I watched many submarine films when researching Nemo’s Fury, but the film that most informed the background of our protagonist, O’Connor, is a gritty Irish western called Black ’47.
A bitter, brutal and brilliant Irish revenge thriller, it swaps the Wild West of the USA for Ireland’s bleak midwinter of 1847.
It’s an impressively physical and taciturn performance by Aussie actor, James Frecheville, as the veteran, Martin Feeney, who begins to wage a one-man war across Ireland and has his sights set on Jim Broadbent’s callously indifferent British lord of the manor.
Feeney is a soldier who’s returned home from fighting for the British Empire overseas, he finds the remains of his family in desperate circumstances due to the potato famine and the despotic land clearances of the English aristocracy which have exacerbated the situation.

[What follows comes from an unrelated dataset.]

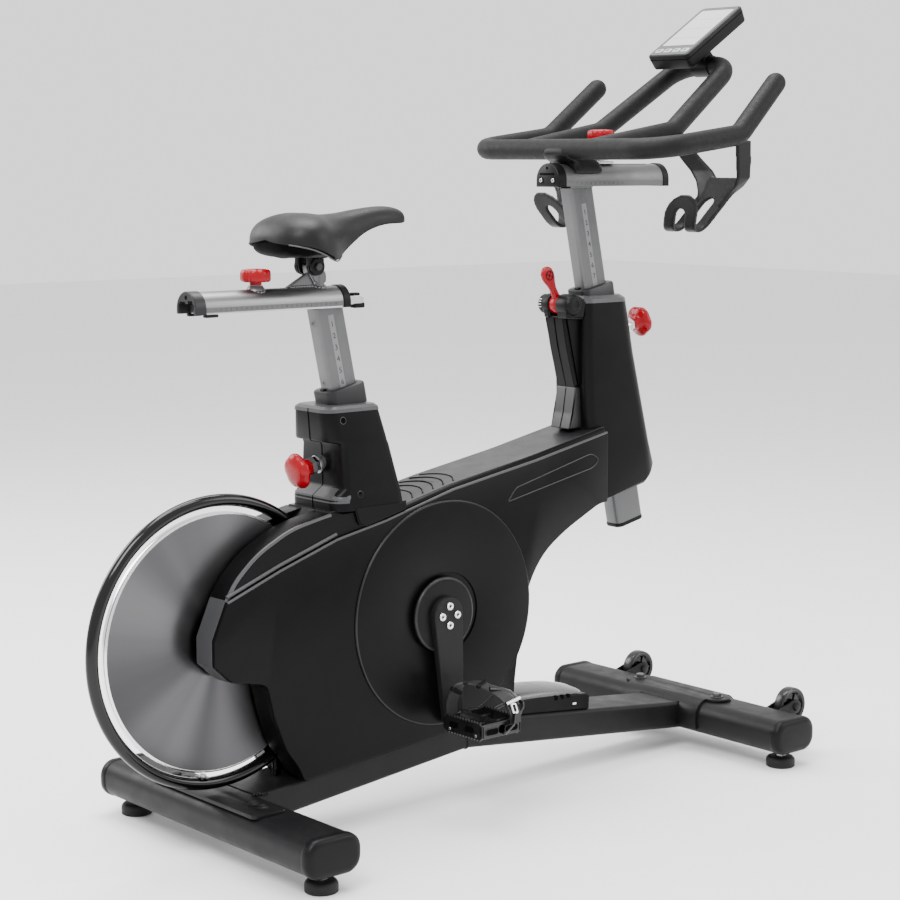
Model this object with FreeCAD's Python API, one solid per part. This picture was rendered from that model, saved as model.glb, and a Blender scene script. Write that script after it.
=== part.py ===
"""Indoor-cycling exercise bike, one STEP file per sub-part.

Units are millimetres.  +X points forward, +Y to the rider's left, +Z up.
While it is being modelled, x is measured from the rear levelling feet; every
sub-part is then moved back by ORIGIN_X, so that the origin lies on the floor
under the middle of the bike.
"""
import FreeCAD
import Part
import math
import os

V = FreeCAD.Vector

# ---------------------------------------------------------------- base
ORIGIN_X = 458.0            # rear feet to the middle of the overall length
WHEELBASE = 1034.0          # rear feet to front feet
FOOT_Y = 255.0              # feet each side of the centre plane
PAD_R = 26.0                # levelling-foot pad
PAD_H = 19.0
STUD_R = 5.0
STAB_W = 100.0              # stabiliser tube, flat-oval section
STAB_H = 60.0
STAB_Z = 31.0               # underside of the stabilisers
STAB_HALF = 276.0           # tube half length, without its end caps
CAP_T = 15.0                # end cap beyond the tube
WALL = 3.0                  # steel tube wall
BEAM_H = 50.0               # base beam section
BEAM_W = 100.0
BEAM_PEAK = (467.0, 140.0)  # x and z of the top of the beam's kink
BEAM_SLOPE = 6.0            # degrees, both ways down from the kink
BEAM_START = 50.5
BEAM_END = 986.0
PLATE_T = 6.0
WHEEL_X = 92.0              # transport wheel ahead of the front feet
WHEEL_Z = 84.0
WHEEL_Y = 195.5
WHEEL_R = 34.0
WHEEL_W = 22.0

# ---------------------------------------------------------------- drive
HUB = (-9.0, 336.5)         # flywheel axle, x and z
FLY_R = 204.0
FLY_T = 14.0
GUARD_R = 225.0             # guard ring, centre line
GUARD_TUBE_R = 10.0
CARRIER_PIN = (240.0, 405.5)    # magnet carrier pivot, x and z
CRANK = (390.0, 338.0)      # crank axle, x and z
CRANK_LEN = 170.0
CRANK_TILT = 4.0            # degrees forward of straight down
CRANK_T = 12.0
CRANK_Y = 80.0              # inner face of the crank arms
DISC_R = 63.0               # round plate behind each crank
BELT_COVER_R = 189.0
DRIVE_R = 128.0             # drive pulley
FLY_PULLEY_R = 32.0         # flywheel pulley, a quarter of the drive pulley
BELT_T = 3.0
BELT_Y0, BELT_Y1 = -48.0, -36.0
AXLE_R = 8.0
SPINDLE_R = 12.5
FIT = 0.05                  # radial clearance of the running fits
PEDAL_Y0, PEDAL_Y1 = 112.0, 208.0
PEDAL_L = 84.0
PEDAL_H = 26.0

# ---------------------------------------------------------------- posts
LEAN = 12.0                 # degrees, both posts lean back
POST_X, POST_Y = 55.0, 30.0
POST_ROUND = 7.0
SLEEVE = 1.5                # gap between post and frame tube
SEAT_TOP = (209.5, 838.0)   # seat post axis where it meets its rail
BAR_TOP = (758.0, 1036.0)   # handlebar post axis where it meets its rail
SEAT_PIN_Z, SEAT_PIN_REACH = 613.0, 87.0     # pull-pin height and grip offset
BAR_PIN_Z, BAR_PIN_REACH = 770.0, 86.0
HOLE_PITCH = 19.0
SHROUD_Y = 66.0
SKIN = 3.0                  # moulded cover thickness
SEAM = 0.05                 # half gap between cover halves

# ---------------------------------------------------------------- saddle
RAIL_W, RAIL_H = 50.0, 33.0     # D-shaped slider section
RAIL_Z = 850.0
SLIDER_X0, SLIDER_X1 = -35.0, 226.0
SADDLE_PIVOT = (178.0, 911.0)

# ---------------------------------------------------------------- handlebar
BAR_R = 16.0
BAR_RAIL_W = 54.0
BAR_RAIL_X0, BAR_RAIL_X1 = 709.0, 948.0
BAR_RAIL_Z = 1036.0
BAR_RAIL_H = 38.0
GRIP_X, GRIP_Z = 724.0, 1101.0  # transverse run of the bar
BAR_HALF = 234.0
CONSOLE_LOW = (980.0, 1266.0)   # lower edge of the display face, x and z
CONSOLE_L, CONSOLE_W, CONSOLE_T = 173.0, 98.0, 30.0
CONSOLE_TILT = 32.5
CONSOLE_PIVOT = (1071.0, 1280.0)
LEVER_HUB = (715.0, 831.0)

NODES = {}


def rad(degrees):
    return math.radians(degrees)


SIN_L, COS_L = math.sin(rad(LEAN)), math.cos(rad(LEAN))


def on_axis(top, z):
    """x of a leaning post's axis at height z."""
    return top[0] + (top[1] - z) * math.tan(rad(LEAN))


# ------------------------------------------------------------ shape helpers
def box(x0, x1, y0, y1, z0, z1):
    return Part.makeBox(x1 - x0, y1 - y0, z1 - z0, V(x0, y0, z0))


def rod(start, end, radius):
    a, b = V(*start), V(*end)
    return Part.makeCylinder(radius, (b - a).Length, a, b - a)


def ring(centre, axis, outer, inner, length):
    """Tube of the given length, centred on its own middle."""
    d = V(*axis).normalize()
    base = V(*centre) - d * (length / 2)
    hole = Part.makeCylinder(inner, length + 2, base - d, d)
    return Part.makeCylinder(outer, length, base, d).cut(hole)


def fuse(shapes):
    body = shapes[0]
    for shape in shapes[1:]:
        body = body.fuse(shape)
    return body.removeSplitter()


def group(shapes):
    return Part.makeCompound(shapes)


def mirror_y(shape):
    return shape.mirror(V(0, 0, 0), V(0, 1, 0))


def both_sides(shape):
    return [shape, mirror_y(shape)]


def polygon(points, y):
    """Closed wire in the plane of constant y through (x, z) points."""
    corners = [V(x, y, z) for x, z in points]
    return Part.makePolygon(corners + corners[:1])


def prism(points, y0, y1):
    return Part.Face(polygon(points, y0)).extrude(V(0, y1 - y0, 0))


def loft(wires):
    return Part.makeLoft(wires, True, True)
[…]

With Feeney on the rampage Freddie Fox’s foppish sergeant is sent to hunt him down, and recruits a former army colleague of the renegade, a disgraced policeman played with sinister aplomb by Hugo Weaving.
During the course of his personal vendetta, Feeney’s patriotic shift is clear in his reverting to using his native language, and those caught in his violent wake also experience a political radicalisation.
One such example is Barry Keoghan’s squaddie, whose conscience-driven actions suggests the working classes on either side of the Irish Sea have a great deal of common cause against the English landed gentry.
Adopting a suitably spartan style, director Lance Daly brings a harsh mournful beauty and mythic overtones to the magnificently photographed epic landscapes, while not forgetting to feature plenty of shoot-outs and horse rides.
A lean script doesn’t waste a word of dialogue is full of contemporary concerns such as bigotry, torture, the clash of religions and a refugee crisis. It also includes moments of gallows humour and there’s a novel use for a pig’s head, which even the members of England’s Eton-educated political class might shy away from.
Though lacking the romance, melodrama or grandstanding speeches of Mel Gibson’s Oscar winner, this is very much an Irish Braveheart, and is intense, timely and terrific.